Common BFGoodrich Size Style How To Read It What It Usually Tells You
185/65R14 185 mm wide, 65% sidewall, 14-inch wheel Compact-car metric sizing
205/70R14 205 mm wide, 70% sidewall, 14-inch wheel Taller sidewall than a 60-series tire
215/60R14 215 mm wide, 60% sidewall, 14-inch wheel Shorter sidewall on a small wheel
31×10.50R15 31-inch height, 10.50-inch width, 15-inch wheel Truck-style flotation format
33×12.50R17 33-inch height, 12.50-inch width, 17-inch wheel Wide off-road fitment with a taller stance
LT265/70R17 LT build, 265 mm wide, 70% sidewall, 17-inch wheel Truck tire with heavier-duty intent

Common Size-Chart Mistakes That Cost People Money

A few slip-ups show up again and again when shoppers use a tire chart:

  • Matching only the wheel diameter and ignoring overall tire height
  • Switching from passenger to LT without checking ride and weight needs
  • Jumping to a wider tire without checking wheel width range
  • Skipping load index and load range
  • Forgetting that tread type changes feel even in the same size
  • Ignoring tire age on a used set

One more trap is online shorthand. A seller may write 33×12.5R17, 33×12.50R17, or 33/12.5R17 in a listing. Those can point to the same basic size idea, but you still need the full sidewall markings before money changes hands.

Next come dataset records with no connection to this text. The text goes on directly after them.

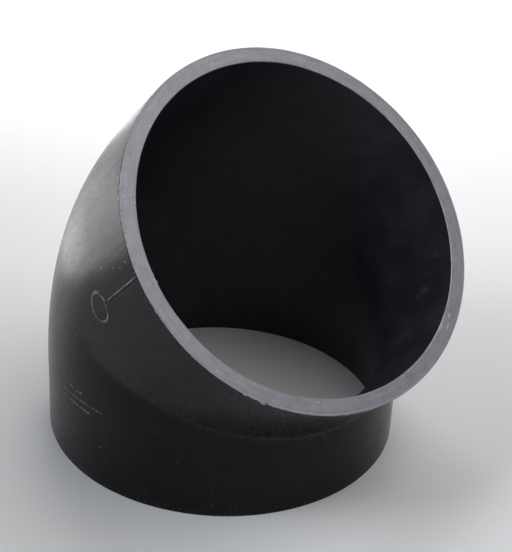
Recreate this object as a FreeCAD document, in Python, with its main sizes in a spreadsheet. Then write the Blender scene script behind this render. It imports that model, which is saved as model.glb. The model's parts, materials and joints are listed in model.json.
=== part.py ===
"""45 degree elbow with plain spigot ends, for 160 mm drainage and supply pipe.

One moulded piece.  The lower spigot stands on the XY plane with its axis on +Z and
the centre of its end face at the origin; the upper spigot leans towards +X, in the
XZ plane.  Millimetres and degrees.
"""
import FreeCAD, Part
import os

NODE = "elbow_body"
SHEET = "Dimensions"

# alias, value, meaning
DRIVING_SIZES = [
    ("outside_diameter", 160.0, "outside of both spigots, the pipe's own size"),
    ("wall_thickness", 6.8, "wall, the same all round"),
    ("bend_angle", 45.0, "turn between the two spigot axes"),
    ("leg_length", 70.0, "crossing of the axes to either end face"),
    ("bend_radius", 90.0, "of the centreline"),
    ("throat_bow_radius", 1500.0, "of the nearly straight runs that meet in the throat"),
    ("throat_bow_sweep", 6.0, "turn of those runs, enough to pass the mitre plane"),
    ("bore_overrun", 2.0, "how far the bore's form runs past each end face"),
    ("mark_relief", 0.2, "height of the moulded marks above the skin"),
    ("line_width", 0.5, "alignment line"),
    ("line_length", 29.5, "alignment line, back from the upper end face"),
    ("ring_diameter", 13.0, "outside of the ring mark"),
    ("ring_width", 1.0, "stroke of the ring mark"),
    ("ring_setback", 38.0, "upper end face to the ring's centre, along the axis"),
    ("row_height", 38.4, "middle row of bar marks, above the lower end face"),
    ("row_spacing", 3.7, "between rows of bar marks"),
    ("bar_pitch", 2.6, "between bar marks in a row"),
    ("bar_gap", 0.7, "clear space between two bars"),
    ("bar_thickness", 0.8, "bar mark, along the pipe"),
]

# Each row of bar marks: rows above the middle one, first place, number of bars.
BAR_ROWS = [
    (-1, -5, 10),
    (0, -5, 13),
    (1, -1, 4),
]


def dim(alias):
    return SHEET + "." + alias


ANGLE = dim("bend_angle")
LEG = dim("leg_length")
BEND_RADIUS = dim("bend_radius")
OUTER_RADIUS = "(" + dim("outside_diameter") + " / 2)"
BORE_RADIUS = "(" + OUTER_RADIUS + " - " + dim("wall_thickness") + ")"
SKIN_RADIUS = "(" + OUTER_RADIUS + " + " + dim("mark_relief") + ")"
SPIGOT = "(" + LEG + " - " + BEND_RADIUS + " * tan(" + ANGLE + " / 2))"
END_X = "(" + LEG + " * sin(" + ANGLE + "))"
END_Z = "(" + LEG + " * (1 + cos(" + ANGLE + ")))"


def make_sheet(doc):
    sheet = doc.addObject("Spreadsheet::Sheet", SHEET)
    for row, (alias, value, meaning) in enumerate(DRIVING_SIZES, start=1):
        sheet.set("A%d" % row, str(value))
        sheet.setAlias("A%d" % row, alias)
        sheet.set("B%d" % row, meaning)
    doc.recompute()
    return sheet


def bind(obj, **expressions):
    for prop, expression in expressions.items():
        obj.setExpression(prop, expression)
    return obj


def put(obj, x="0", y="0", z="0", tilt="0"):
    """Place an object and lean it by tilt degrees from +Z towards +X."""
    lean = FreeCAD.Rotation(FreeCAD.Vector(0, 1, 0), 1)
    obj.Placement = FreeCAD.Placement(FreeCAD.Vector(), lean)
    obj.setExpression("Placement.Base.x", x)
    obj.setExpression("Placement.Base.y", y)
    obj.setExpression("Placement.Base.z", z)
    obj.setExpression("Placement.Rotation.Angle", tilt)
    return obj


def combine(doc, kind, name, parts):
    obj = doc.addObject(kind, name)
    obj.Shapes = parts
    obj.Refine = True
    return obj


def ring_arc(doc, name, centre_radius, radius, sweep):
    """A stretch of torus that goes on from the lower spigot and turns towards +X."""
    arc = doc.addObject("Part::Torus", name)
    bind(arc, Radius1=centre_radius, Radius2=radius, Angle3=sweep)
    start = FreeCAD.Vector(-1, 0, 0)
    upward = FreeCAD.Vector(0, 0, 1)
    axis = FreeCAD.Vector(0, 1, 0)
    arc.Placement = FreeCAD.Placement(FreeCAD.Vector(), FreeCAD.Rotation(start, upward, axis, "ZXY"))
    arc.setExpression("Placement.Base.x", centre_radius)
    arc.setExpression("Placement.Base.z", SPIGOT)
    return arc


def elbow_form(doc, name, radius, overrun="0"):
    """A solid elbow, round at the heel and creased at the throat.

    The lower half ends on the mitre plane.  Past the spigot it is what two stretches of
    torus share: the bend itself, which shapes the heel, and a nearly straight run, which
    meets its mirror image in the throat's crease.
    """
    spigot = doc.addObject("Part::Cylinder", name + "_spigot")
    bind(spigot, Radius=radius, Height=SPIGOT + " + " + overrun)
    put(spigot, z="-(" + overrun + ")")

    heel = ring_arc(doc, name + "_heel", BEND_RADIUS, radius, ANGLE + " / 2")
    throat = ring_arc(doc, name + "_throat", dim("throat_bow_radius"), radius, dim("throat_bow_sweep"))
    bend = combine(doc, "Part::MultiCommon", name + "_bend", [heel, throat])
    lower = combine(doc, "Part::MultiFuse", name + "_lower", [spigot, bend])

    upper = doc.addObject("Part::Mirroring", name + "_upper")
    upper.Source = lower
    upper.setExpression("Base.z", LEG)
    upper.setExpression("Normal.x", "sin(" + ANGLE + " / 2)")
    upper.setExpression("Normal.z", "cos(" + ANGLE + " / 2)")
    return combine(doc, "Part::MultiFuse", name, [lower, upper])


def relief_block(doc, name, along, up, across, tall, tilt="0"):
    """A block through the -Y wall, centred at (along, up) in the XZ plane."""
    block = doc.addObject("Part::Box", name)
    bind(block, Length=across, Height=tall, Width=dim("wall_thickness"))
    put(block,
        x=along + " - (" + across + ") / 2 * cos(" + tilt + ") - (" + tall + ") / 2 * sin(" + tilt + ")",
        y="-" + OUTER_RADIUS + " - " + dim("wall_thickness") + " / 2",
        z=up + " + (" + across + ") / 2 * sin(" + tilt + ") - (" + tall + ") / 2 * cos(" + tilt + ")",
        tilt=tilt)
    return block


def alignment_line(doc):
    middle = "(" + dim("line_length") + " / 2)"
    return relief_block(doc, "alignment_line",
                        END_X + " - " + middle + " * sin(" + ANGLE + ")",
                        END_Z + " - " + middle + " * cos(" + ANGLE + ")",
                        dim("line_width"), dim("line_length"), ANGLE)


def ring_mark(doc):
    """A plain moulded ring, just past the end of the alignment line."""
    discs = []
    for name, shrink in (("ring_outer", "0"), ("ring_inner", dim("ring_width"))):
        disc = doc.addObject("Part::Cylinder", name)
        bind(disc, Radius=dim("ring_diameter") + " / 2 - " + shrink, Height=dim("wall_thickness"))
        disc.Placement = FreeCAD.Placement(
            FreeCAD.Vector(), FreeCAD.Rotation(FreeCAD.Vector(1, 0, 0), -90))
        disc.setExpression("Placement.Base.x", END_X + " - " + dim("ring_setback") + " * sin(" + ANGLE + ")")
        disc.setExpression("Placement.Base.y", "-" + OUTER_RADIUS + " - " + dim("wall_thickness") + " / 2")
        disc.setExpression("Placement.Base.z", END_Z + " - " + dim("ring_setback") + " * cos(" + ANGLE + ")")
        discs.append(disc)
    ring = doc.addObject("Part::Cut", "ring_mark")
    ring.Base, ring.Tool = discs
    return ring


def bar_marks(doc):
    """Rows of plain raised bars on the lower leg's side."""
    bars = []
    for row, first, count in BAR_ROWS:
        up = dim("row_height") + " + %d * " % row + dim("row_spacing")
        for place in range(first, first + count):
            along = "%d * " % place + dim("bar_pitch")
            width = dim("bar_pitch") + " - " + dim("bar_gap")
            name = "bar_mark_%d" % (len(bars) + 1)
            bars.append(relief_block(doc, name, along, up, width, dim("bar_thickness")))
    return bars


def elbow_body(doc):
    outside = elbow_form(doc, "outside", OUTER_RADIUS)
    skin = elbow_form(doc, "raised_skin", SKIN_RADIUS)
    bore = elbow_form(doc, "bore", BORE_RADIUS, dim("bore_overrun"))

    prisms = [alignment_line(doc), ring_mark(doc)] + bar_marks(doc)
    prism_set = doc.addObject("Part::Compound", "mark_prisms")
    prism_set.Links = prisms
    marks = doc.addObject("Part::Common", "marks")
    marks.Base, marks.Tool = skin, prism_set

    marked = doc.addObject("Part::Fuse", "marked_outside")
    marked.Base, marked.Tool = outside, marks

    body = doc.addObject("Part::Cut", NODE)
    body.Base, body.Tool = marked, bore
    body.Refine = True
    body.Label = NODE
    return body


def check(doc, parts):
    for obj in doc.Objects:
        bad = [state for state in obj.State if state in ("Invalid", "Error")]
        if bad:
            raise RuntimeError("%s is %s" % (obj.Name, bad))
    for part in parts:
        if part.Shape.isNull() or not part.Shape.isValid():
            raise RuntimeError(part.Label + " has no valid shape")
        if len(part.Shape.Solids) != 1:
            raise RuntimeError("%s is %d solids" % (part.Label, len(part.Shape.Solids)))


def main():
    doc = FreeCAD.newDocument("pipe_elbow")
    make_sheet(doc)
    parts = [elbow_body(doc)]
    doc.recompute()
    check(doc, parts)
    os.makedirs("parts", exist_ok=True)
    for part in parts:
        part.Shape.exportStep("parts/" + part.Label + ".step")
        print(part.Label, "volume", round(part.Shape.Volume), "box", part.Shape.BoundBox)


main()
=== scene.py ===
"""A black moulded 45 degree pipe elbow, standing on its lower spigot.

The moulded body is one closed mesh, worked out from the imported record's mounts: a wall that runs up
the outside, across the turned upper end face, down the bore and across the lower end face.  A second
mesh holds the burrs along the upper face's edges.
Lengths are in metres and angles in radians unless a name or a comment says otherwise.
"""

import json
import math
import random
from types import SimpleNamespace

import bpy
import numpy as np
from mathutils import Matrix, Vector


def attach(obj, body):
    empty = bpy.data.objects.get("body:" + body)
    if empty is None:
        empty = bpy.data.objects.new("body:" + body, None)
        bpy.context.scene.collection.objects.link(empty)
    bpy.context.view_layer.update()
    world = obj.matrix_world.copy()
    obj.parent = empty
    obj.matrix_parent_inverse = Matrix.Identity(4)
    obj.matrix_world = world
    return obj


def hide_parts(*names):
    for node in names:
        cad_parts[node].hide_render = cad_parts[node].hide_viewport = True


MM = 0.001

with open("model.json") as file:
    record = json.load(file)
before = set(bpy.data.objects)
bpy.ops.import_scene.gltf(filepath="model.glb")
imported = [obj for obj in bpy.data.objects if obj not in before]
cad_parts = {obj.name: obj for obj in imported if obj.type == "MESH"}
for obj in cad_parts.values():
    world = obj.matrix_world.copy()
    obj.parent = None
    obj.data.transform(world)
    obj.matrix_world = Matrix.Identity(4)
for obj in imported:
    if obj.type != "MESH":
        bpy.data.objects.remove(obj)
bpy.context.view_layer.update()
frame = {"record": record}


# --------------------------------------------------------------------------- sizes from the frame

mounts = {m["name"]: m for m in frame["record"]["mounts"]}
upper_axis = Vector(mounts["upper_spigot"]["axis"]).normalized()
upper_end = Vector(mounts["upper_spigot"]["pos_m"])

OUTER_RADIUS = mounts["lower_spigot"]["dims"]["r_mm"] * MM
MID_WALL_RADIUS = mounts["lower_weld_face"]["pos_m"][0]
BORE_RADIUS = 2 * MID_WALL_RADIUS - OUTER_RADIUS
TURN = math.acos(upper_axis.z)
LEG = upper_end.x / math.sin(TURN)
SPIGOT = mounts["lower_spigot"]["dims"]["length_mm"] * MM
HALF_TURN_TAN = math.tan(TURN / 2)
BEND_RADIUS = (LEG - SPIGOT) / HALF_TURN_TAN
UPPER_SIDE = Vector((math.cos(TURN), 0, -math.sin(TURN)))      # towards the throat, across the upper end
ELBOW_MIDDLE = Vector((upper_end.x / 2, 0, upper_end.z * 2 / 3))


# --------------------------------------------------------------------------- detail sizes

THROAT_FILLET = 5.0 * MM
BORE_THROAT_FILLET = 7.0 * MM
THROAT_FADE = 0.25            # cosine of the angle round the wall over which crease turns to curve

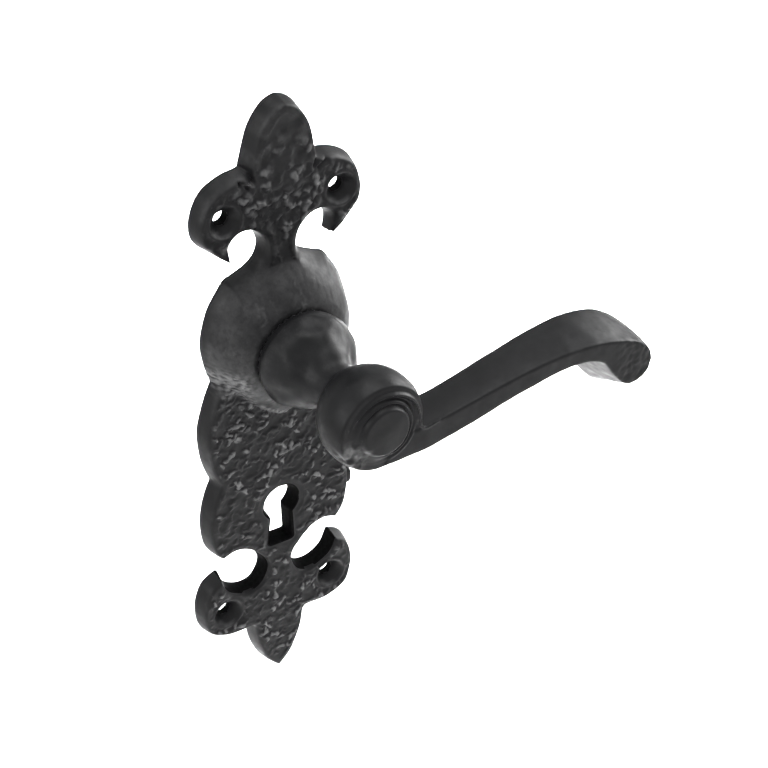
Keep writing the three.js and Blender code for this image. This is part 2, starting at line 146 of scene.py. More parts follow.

Getting The Right BFGoodrich Fit The First Time

The best way to use a size chart is simple. Start with the placard. Read the full sidewall code. Match width, aspect ratio, wheel diameter, load marking, and tire family. Then check clearance before you order, not after the boxes land at your door.

Once you read the code that way, the chart stops feeling like a wall of numbers. It becomes a clean filter that helps you narrow the right BFGoodrich options, skip bad swaps, and buy a set that fits the vehicle and the way you drive it.